La prova che non tutto è andato tutto liscio nei primi mesi di applicazione della riforma non è solo nei numeri in pesante flessione dei bandi di gara (anche per colpa della crisi), ma anche nelle dimensioni assunte dal provvedimento cresciuto fino a 131 articoli,destinati a impattare con centinaia di correzioni su un codice che ne conta 220. Con tutta probabilità non sarà peraltro questa l'ultima occasione per intervenire sulla riforma. Parlamento e Governo hanno convenuto sull’opportunità di prevedere un altro "tagliando" tra due anni.

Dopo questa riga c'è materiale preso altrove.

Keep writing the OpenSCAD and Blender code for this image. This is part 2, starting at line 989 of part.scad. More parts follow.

L’accelerazione delle fasi di gara
Molte le novità che diventeranno subito operative. Una delle più attese riguarda l’accelerazione delle fasi di gara per appaltare i piccoli interventi sotto i due milioni. Sotto questa fascia (che ora si ferma a un milione) imprese e Comuni hanno chiesto di poter tornare a utilizzare il massimo ribasso con il «metodo antiturbativa». Cioè l’esclusione automatica delle offerte che presentano percentuali di ribasso inferiori o superiori alla media, sorteggiando in gara il criterio matematico per individuarle. Un modo per evitare le «combine», accorciando però di molto tempi (e costi) delle procedure. Inserita all’ultimo momento nella bozze di entrata, questa norma è rimasta a lungo in bilico, con i tecnici di governo al lavoro fino a tarda sera.

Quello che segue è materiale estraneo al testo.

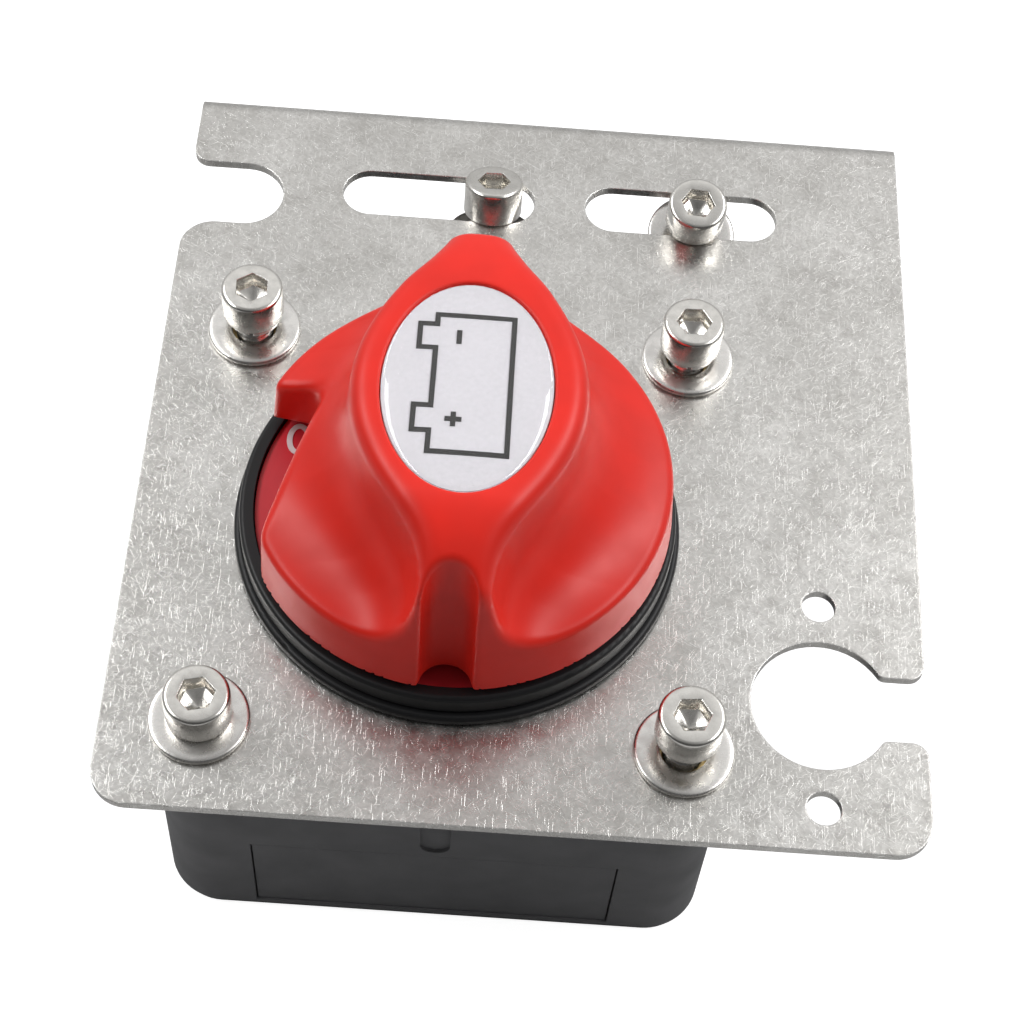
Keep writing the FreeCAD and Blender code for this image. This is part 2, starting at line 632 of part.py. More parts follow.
def crown(base):
    """The space under the handle's ridge: level round the label, then falling to the tip and the front."""
    level = size("label_length") / 2 + size("label_margin")
    back = falling_arc(1, level, size("tip_fall"))
    front = falling_arc(-1, level, size("front_fall"))
    low = [Vector(-2 * size("skirt_radius"), side * size("skirt_radius"), base) for side in (1, -1)]
    outline = Part.makePolygon([back.Vertexes[-1].Point, *low, front.Vertexes[-1].Point])
    ridge = Part.makeLine(back.Vertexes[0].Point, front.Vertexes[0].Point)
    wire = Part.Wire(Part.__sortEdges__([back, front, ridge, *outline.Edges]))
    return Part.Face(wire).extrude(Vector(4 * size("skirt_radius"), 0, 0))


def polar(radius, angle, height):
    """A point at a radius and an angle in degrees from +X."""
    turn = math.radians(angle)
    return Vector(radius * math.cos(turn), radius * math.sin(turn), height)


def window_prism(grow_by, base):
    """The cut in the skirt's left side that shows the dial, grown for the wall round it."""
    reach, top = 2 * size("skirt_radius"), size("window_top") + grow_by
    elbow = Vector(grow_by - size("window_inner"), top, base)
    outer = Vector(-reach, top, base)
    bend = Vector(grow_by - size("window_bend"), 0, base)
    end = polar(size("skirt_radius") - grow_by, size("window_end"), base)
    far = polar(reach, size("window_end"), base)
    edges = [Part.makeLine(outer, elbow), Part.Arc(elbow, bend, end).toShape(), Part.makeLine(end, far),
             Part.makeLine(far, outer)]
    return Part.Face(Part.Wire(edges)).extrude(Vector(0, 0, size("knob_height")))


def front_groove(radius):
    """A round bar that leans inward as it rises up the knob's front."""
    foot = Vector(0, -size("skirt_radius"), size("plate_top") + size("knob_gap"))
    groove = Part.makeCylinder(radius, 2 * size("knob_height"), foot - Vector(0, 0, size("knob_gap")))
    groove.rotate(foot, Vector(1, 0, 0), -size("groove_lean"))
    return groove


def knob_body(base):
    """The knob's outside: a shallow skirt with the handle standing on it."""
    bottom, rim = base + size("knob_gap"), base + size("rim_height")
    skirt_radius, rim_radius, top = size("skirt_radius"), size("rim_radius"), base + size("knob_height")
    skirt = turned([(0, bottom), (skirt_radius, bottom), (rim_radius, rim - size("rim_round")),
                    (rim_radius - size("rim_round"), rim), (size("dome_foot"), rim + size("dome_lift")),
                    (0, base + size("dome_height"))])
    envelope = turned([(0, bottom), (skirt_radius, bottom), (rim_radius, rim), (size("top_radius"), top),
                       (0, top)])
    return skirt.fuse(handle_solid(base).common(envelope).common(crown(base)))


def knob_cavity(base):
    """The moulded hollow under the skirt, round the hub and clear of the window and the groove."""
    bottom, wall, height = base + size("knob_gap"), size("skirt_wall"), size("cavity_height")
    hollow = Part.makeCylinder(size("rim_radius") - wall, height - size("knob_gap"), Vector(0, 0, bottom))
    hub = Part.makeCylinder(size("hub_radius"), height, Vector(0, 0, bottom))
    groove_wall = front_groove(size("groove_radius") + wall)
    return hollow.cut([hub, window_prism(wall, base), groove_wall])


def knob():
    base, seat = size("plate_top"), value(LABEL_SEAT)
    spigot = size("spigot_width") / 2 + size("spigot_gap")
    spigot_top = value(f"{COLLAR_BASE} + lip_top + spigot_length + slide_gap")
    bottom, head_height = base + size("knob_gap"), size("knob_screw_head_height")
    socket = Part.makeBox(2 * spigot, 2 * spigot, spigot_top - bottom, Vector(-spigot, -spigot, bottom))
    recess = label_oval(size("label_gap"), seat, size("knob_height"))
    head = Part.makeCylinder(size("knob_screw_head") + size("label_gap"), head_height,
                             Vector(0, 0, seat - head_height))
    bore = Part.makeCylinder(size("knob_screw_radius") + size("label_gap"), seat - spigot_top,
                             Vector(0, 0, spigot_top))
    feature = doc.addObject("Part::Feature", "knob")
    feature.Shape = knob_body(base).cut([knob_cavity(base), window_prism(0, base),
                                         front_groove(size("groove_radius")), socket, recess, head, bore])
    return keep(feature, "knob")


def label_oval(grow_by, bottom, height):
    """An upright oval prism of the label's size, grown all round."""
    across, along = size("label_width") / 2 + grow_by, size("label_length") / 2 + grow_by
    middle = Vector(size("label_shift_x"), size("label_shift_y"), bottom)
    oval = Part.Ellipse(middle + Vector(0, along, 0), middle + Vector(across, 0, 0), middle)
    return Part.Face(Part.Wire([oval.toShape()])).extrude(Vector(0, 0, height))


def label_plate():
    keep(raised_ellipse("label_width / 2", "label_length / 2", "label_thick",
                        ("label_shift_x", "label_shift_y", LABEL_SEAT)), "label_plate")


def label_dome():
    """The clear resin cap: the upper half of a flat ellipsoid."""
    middle = ("label_shift_x", "label_shift_y", f"{LABEL_TOP} + print_thick")
    dome = solid("Ellipsoid", middle, Radius1="dome_rise", Radius2="label_width / 2",
                 Radius3="label_length / 2", Angle1="0", Angle2="90")
    keep(dome, "label_dome")


def label_print():
    """A plain battery outline with two posts, a bar and a cross, lying flat on the label."""
    half_wide, half_long = "symbol_width / 2", "symbol_length / 2"
    stroke = "symbol_stroke"

    def mark(left, right, low, high):
        return solid("Box", (left, low, LABEL_TOP), Length=f"{right} - ({left})",
                     Width=f"{high} - ({low})", Height="print_thick")

    def frame(left, right, low, high):
        inner = mark(f"{left} + {stroke}", f"{right} - {stroke}", f"{low} + {stroke}", f"{high} - {stroke}")
        return cut(mark(left, right, low, high), inner)

    left = f"symbol_shift_x - {half_wide}"
    outline = [frame(left, f"symbol_shift_x + {half_wide}", f"symbol_shift_y - {half_long}",
                     f"symbol_shift_y + {half_long}")]
    openings = []
    for side in ("-1", "1"):
        middle = f"pole_middle + {side} * pole_spacing / 2"
        low, high = f"{middle} - pole_width / 2", f"{middle} + pole_width / 2"
        outline.append(frame(f"{left} - pole_length", f"{left} + {stroke}", low, high))
        openings.append(mark(left, f"{left} + {stroke}", f"{low} + {stroke}", f"{high} - {stroke}"))
    battery = cut(fuse(*outline), fuse(*openings))
    signs_x = f"{left} + sign_inset"
    arm = "pole_length / 2"
    minus = mark(f"{signs_x} - {stroke} / 2", f"{signs_x} + {stroke} / 2",
                 f"pole_middle + pole_spacing / 2 - {arm}", f"pole_middle + pole_spacing / 2 + {arm}")
    plus_y = "pole_middle - pole_spacing / 2"
    upright_arm = mark(f"{signs_x} - {stroke} / 2", f"{signs_x} + {stroke} / 2", f"{plus_y} - {arm}",
                       f"{plus_y} + {arm}")
    level_arm = mark(f"{signs_x} - {arm}", f"{signs_x} + {arm}", f"{plus_y} - {stroke} / 2",
                     f"{plus_y} + {stroke} / 2")
    group("label_print", [battery, minus, fuse(upright_arm, level_arm)])


def knob_screw():
    head = cylinder("knob_screw_head", "knob_screw_head_height - print_thick",
                    ("0", "0", f"{LABEL_SEAT} - knob_screw_head_height"))
    shank = cylinder("knob_screw_radius", "knob_screw_length",
                     ("0", "0", f"{LABEL_SEAT} - knob_screw_head_height - knob_screw_length"))
    keep(fuse(head, shank), "knob_screw")


# Fasteners

def prism(flats, height, position):
    """A hexagonal bar measured across its flats."""
    return solid("Prism", position, Circumradius=f"{flats} / 2 / cos(30)", Height=height)


def hex_nut(flats, bore, height, position):
    return cut(prism(flats, height, position), cylinder(bore, height, position))


def split_ring(outer, inner, height, position):
    """A spring washer with its cut at the front."""
    x, y, z = position
    gap = solid("Box", (f"{x} - lock_split / 2", f"{y} - {outer}", z), Length="lock_split", Width=outer,
                Height=height)
    return cut(ring(outer, inner, height, position), gap)


def cap_screw():
    """A socket cap screw whose origin is the middle of the head's underside."""
    body = new_body("cap_screw")
    profile = polygon(body, "XZ", [
        ("0", "-screw_length"), ("shank_radius - head_chamfer", "-screw_length"),
        ("shank_radius", "head_chamfer - screw_length"), ("shank_radius", "0"), ("head_radius", "0"),
        ("head_radius", "head_height - head_chamfer"), ("head_radius - head_chamfer", "head_height"),
        ("0", "head_height")])
    spin(body, "Revolution", profile)
    corner = "(hex_flats / 2 / cos(30))"
    hexagon = [(f"{corner} * cos({60 * step})", f"{corner} * sin({60 * step})") for step in range(6)]
    grow(body, "Pocket", polygon(body, "XY", hexagon, "head_height"), "hex_depth")
    return body


def place(screw, position, lean=0.0):
    """Stand a piece at a place given by formulas, leaning back from the front by some degrees."""
    screw.Placement.Rotation = Rotation(Vector(1, 0, 0), -lean)
    for letter, text in zip("xyz", position):
        screw.setExpression("Placement.Base." + letter, formula(text))
    return screw


# Each corner screw: its side in X and Y, how high its head stands off the plate, and a lock washer or not.
CORNER_SCREWS = [("-1", "1", "lift_back_left", True), ("1", "1", "lift_back_right", True),
                 ("-1", "-1", "washer_thick", False), ("1", "-1", "lift_front_right", False)]


def corner_fasteners():
    screws, washers, locks = [], [], []
    for x, y, lift, locked in CORNER_SCREWS:
        spot = (f"{x} * {HALF_SCREWS}", f"{y} * {HALF_SCREWS}")
        screws.append(place(cap_screw(), spot + (f"plate_top + {lift}",)))
        slipped = (spot[0], f"{spot[1]} - washer_slip", "plate_top")
        washers.append(ring("washer_radius", "washer_bore", "washer_thick", slipped))
        if locked:
            locks.append(split_ring("lock_radius", "shank_radius + stud_gap", "lock_thick",
                                    spot + (f"plate_top + {lift} - lock_thick",)))
    group("corner_screws", screws)
    group("corner_washers", washers)
    group("corner_lock_washers", locks)


def slot_fasteners():
    """Two loose screws that lean in the slots, each with a washer and a nut below the plate."""
    screws, washers, nuts = [], [], []
    for side in ("left", "right"):
        spot = (f"{side}_screw_x", f"{side}_screw_y", f"plate_top + {side}_screw_lift")
        lean = size(f"{side}_screw_lean")
        screws.append(place(cap_screw(), spot, lean))
        low = "-1 * slot_washer_drop - washer_thick"
        washer = ring("washer_radius", "washer_bore", "washer_thick", ("0", "0", low))
        nut = hex_nut("nut_flats", "shank_radius", "nut_height", ("0", "0", f"{low} - nut_height"))
        washers.append(place(washer, spot, lean))
        nuts.append(place(nut, spot, lean))
    group("slot_screws", screws)
    group("slot_washers", washers)
    group("slot_nuts", nuts)


def write_parts():
    os.makedirs("parts", exist_ok=True)
    for piece in doc.Objects:
        if "Invalid" in piece.State or "Error" in piece.State:
            raise RuntimeError(f"{piece.Name} ({piece.Label}) did not compute")
    for node in nodes:
        if node.Shape.isNull() or not node.Shape.isValid() or not node.Shape.Solids:
            raise RuntimeError(f"{node.Label} is not a good solid")
        node.Shape.exportStep(f"parts/{node.Label}.step")


mounting_plate()
base_housing()
back_cover()
knockout_panels()
threaded_inserts()
top_collar()
collar_gasket()
dial_disc()
dial_marks()
rotor_shaft()
shaft_seal()
contact_bridge()
contact_spring()
terminal_studs()
terminal_hardware()
knob()
label_plate()
label_print()
label_dome()
knob_screw()
corner_fasteners()
slot_fasteners()
doc.recompute()
write_parts()
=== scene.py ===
import bpy
import math
import numpy as np
from mathutils import Matrix, Vector


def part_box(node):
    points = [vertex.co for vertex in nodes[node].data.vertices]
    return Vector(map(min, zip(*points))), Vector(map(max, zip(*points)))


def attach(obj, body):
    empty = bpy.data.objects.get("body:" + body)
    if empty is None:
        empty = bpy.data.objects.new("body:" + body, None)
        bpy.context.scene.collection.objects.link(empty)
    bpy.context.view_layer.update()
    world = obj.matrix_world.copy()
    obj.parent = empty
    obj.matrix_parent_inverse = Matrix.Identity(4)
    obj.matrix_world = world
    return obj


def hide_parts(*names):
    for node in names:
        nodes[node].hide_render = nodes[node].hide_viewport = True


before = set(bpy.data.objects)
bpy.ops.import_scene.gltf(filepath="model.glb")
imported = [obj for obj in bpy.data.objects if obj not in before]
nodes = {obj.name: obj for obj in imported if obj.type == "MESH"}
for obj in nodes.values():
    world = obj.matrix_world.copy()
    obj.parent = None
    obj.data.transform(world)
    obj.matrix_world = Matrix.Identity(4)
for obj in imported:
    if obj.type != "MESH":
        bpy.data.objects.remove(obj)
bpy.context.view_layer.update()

MM = 0.001
PLATE_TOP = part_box("mounting_plate")[1].z / MM
SKIRT_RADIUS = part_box("knob")[1].x / MM
KNOB_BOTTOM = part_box("knob")[0].z / MM
LABEL_LOW, LABEL_HIGH = (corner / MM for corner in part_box("label_plate"))


# Shader nodes

def add(tree, kind, settings=None, **feeds):
    """Make a shader node and feed its inputs, by name, with values or with other nodes' outputs."""
    made = tree.nodes.new(kind)
    for name, setting in (settings or {}).items():
        setattr(made, name, setting)
    for name, feed in feeds.items():
        connect(tree, feed, made.inputs[name.replace("_", " ")])
    return made


def connect(tree, feed, socket):
    """Feed a socket with another node's output, or set it to a value."""
    if isinstance(feed, bpy.types.NodeSocket):
        tree.links.new(feed, socket)
    else:
        socket.default_value = feed


def maths(tree, operation, first, second=0.0):
    """One sum on two values."""
    made = tree.nodes.new("ShaderNodeMath")
    made.operation = operation
    connect(tree, first, made.inputs[0])
    connect(tree, second, made.inputs[1])
    return made.outputs[0]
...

Confermate invece le misure di favore per la qualificazione al mercato pubblico dei costruttori (requisiti calcolati su 10 anni anziché 5) . Così come un pacchetto di aiuti alle Pmi, tra cui uno sconto del 50% sulle garanzie per partecipare alle gare. E (almeno nel testo di entrata) anche una riserva del 50% dei posti nelle procedure negoziate sotto al milione. In questa fascia arriva anche una norma a favore della maggiore concorrenza. Sale da a 5 a 15 il numento minimo delle imprese da invitare alle procedure negoziate per i lavori (con doppio scaglione di 10 e 15 imprese ain base agli importi nei servizi).

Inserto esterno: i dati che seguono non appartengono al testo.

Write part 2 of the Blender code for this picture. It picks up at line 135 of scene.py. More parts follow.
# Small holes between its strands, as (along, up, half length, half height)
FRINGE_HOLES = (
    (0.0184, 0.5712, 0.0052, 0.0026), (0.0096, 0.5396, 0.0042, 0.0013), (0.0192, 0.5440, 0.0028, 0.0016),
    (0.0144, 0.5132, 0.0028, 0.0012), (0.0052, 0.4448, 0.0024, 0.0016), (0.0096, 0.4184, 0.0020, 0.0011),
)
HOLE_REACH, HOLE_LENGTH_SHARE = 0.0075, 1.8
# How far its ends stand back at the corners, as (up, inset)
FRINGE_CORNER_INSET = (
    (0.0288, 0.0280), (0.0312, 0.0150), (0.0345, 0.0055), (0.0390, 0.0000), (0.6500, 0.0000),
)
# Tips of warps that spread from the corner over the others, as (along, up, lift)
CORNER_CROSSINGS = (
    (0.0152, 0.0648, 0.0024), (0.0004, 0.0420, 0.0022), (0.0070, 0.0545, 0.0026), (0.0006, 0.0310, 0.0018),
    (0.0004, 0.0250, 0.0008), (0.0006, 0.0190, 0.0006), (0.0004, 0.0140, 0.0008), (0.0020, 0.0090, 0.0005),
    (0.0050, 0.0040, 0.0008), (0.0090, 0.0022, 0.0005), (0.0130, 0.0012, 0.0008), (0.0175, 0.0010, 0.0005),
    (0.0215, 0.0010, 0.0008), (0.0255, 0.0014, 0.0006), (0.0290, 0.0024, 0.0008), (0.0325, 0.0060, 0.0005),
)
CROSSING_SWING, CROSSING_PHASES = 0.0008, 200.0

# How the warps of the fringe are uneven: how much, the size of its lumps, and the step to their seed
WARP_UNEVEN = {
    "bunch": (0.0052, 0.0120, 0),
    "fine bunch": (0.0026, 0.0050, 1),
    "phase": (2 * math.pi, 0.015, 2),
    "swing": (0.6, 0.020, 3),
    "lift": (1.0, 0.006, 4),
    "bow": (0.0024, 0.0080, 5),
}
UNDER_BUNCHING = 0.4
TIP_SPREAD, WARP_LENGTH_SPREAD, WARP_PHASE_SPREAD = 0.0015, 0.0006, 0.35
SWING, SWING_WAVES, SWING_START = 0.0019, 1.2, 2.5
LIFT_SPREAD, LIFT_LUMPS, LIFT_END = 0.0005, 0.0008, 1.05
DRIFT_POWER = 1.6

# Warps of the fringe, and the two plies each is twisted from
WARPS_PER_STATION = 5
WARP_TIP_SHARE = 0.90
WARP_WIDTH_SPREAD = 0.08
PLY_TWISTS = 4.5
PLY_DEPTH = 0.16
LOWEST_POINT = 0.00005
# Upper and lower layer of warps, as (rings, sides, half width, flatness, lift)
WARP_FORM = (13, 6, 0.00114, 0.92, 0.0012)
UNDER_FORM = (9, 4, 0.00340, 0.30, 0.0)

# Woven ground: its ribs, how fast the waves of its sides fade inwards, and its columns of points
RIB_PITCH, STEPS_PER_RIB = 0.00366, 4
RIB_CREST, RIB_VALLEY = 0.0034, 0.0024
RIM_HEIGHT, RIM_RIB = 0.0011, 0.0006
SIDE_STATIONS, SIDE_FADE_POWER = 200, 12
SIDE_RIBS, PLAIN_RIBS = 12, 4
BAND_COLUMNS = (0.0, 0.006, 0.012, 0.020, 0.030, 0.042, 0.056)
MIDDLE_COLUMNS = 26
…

Gli interventi rimasti «incagliati»
Sul fronte della progettazione, il correttivo sblocca gli interventi rimasti «incagliati» a causa dell’entrata in vigore del nuovo codice ad aprile 2016. Le Pa potranno rimetterli in gara nei prossimi 12 mesi. Il divieto di appalto integrato cade anche per le opere ad alto contenuto tecnologico e per le manutenzioni. I progettisti incassano l’obbligo per le Pa di calcolare i compensi sulla base dei parametri del ministero della Giustizia (ora è solo una facoltà). Mentre salta la norma mirata a imporre l’iscrizione all'albo per i progettisti interni alle amministrazioni.
Il rischio di una procedura di infrazione Ue, ventilato da una lettera inviata al Governo da Bruxelles, non è bastato a far cadere i vincoli sul subappalto. Chi vincerà l’appalto non potrà subaffidare ad altre imprese più del 30% del valore complessivo del contratto. Resta invariato il sistema «80-20» che tra 12 mesi imporrà ai concessionari autostradali di mandare in gara l’80% dei lavori, conservando in house una quota limitata al 20 per cento. Ppp e concessioni potranno contare sull'innalzamento dal 30% al 49% del tetto al contributo pubblico. Mentre arriva il divieto di affidare a general contractor opere inferiori a 150 milioni. Prevista anche una stretta sui pagamenti delle Pa e penali per i ritardi nella realizzazione delle opere.
Il rating i impresa viene confermato. Ma accogliendo le richieste dell’Anac verrà rilasciato su base volontaria. Compie il giro inverso la clausola sociale per gli appalti ad alta intensità di mandopera, che da facoltativa diventa obbligatoria. A meno di sorprese dell’ultim’ora l’Anac dovrebbe incassare l’autonomia organizzativa (e la disciplina economica) sul proprio personale, insieme all’aiuto dell’Istat per la definizione dei costi standard delle opere pubbliche.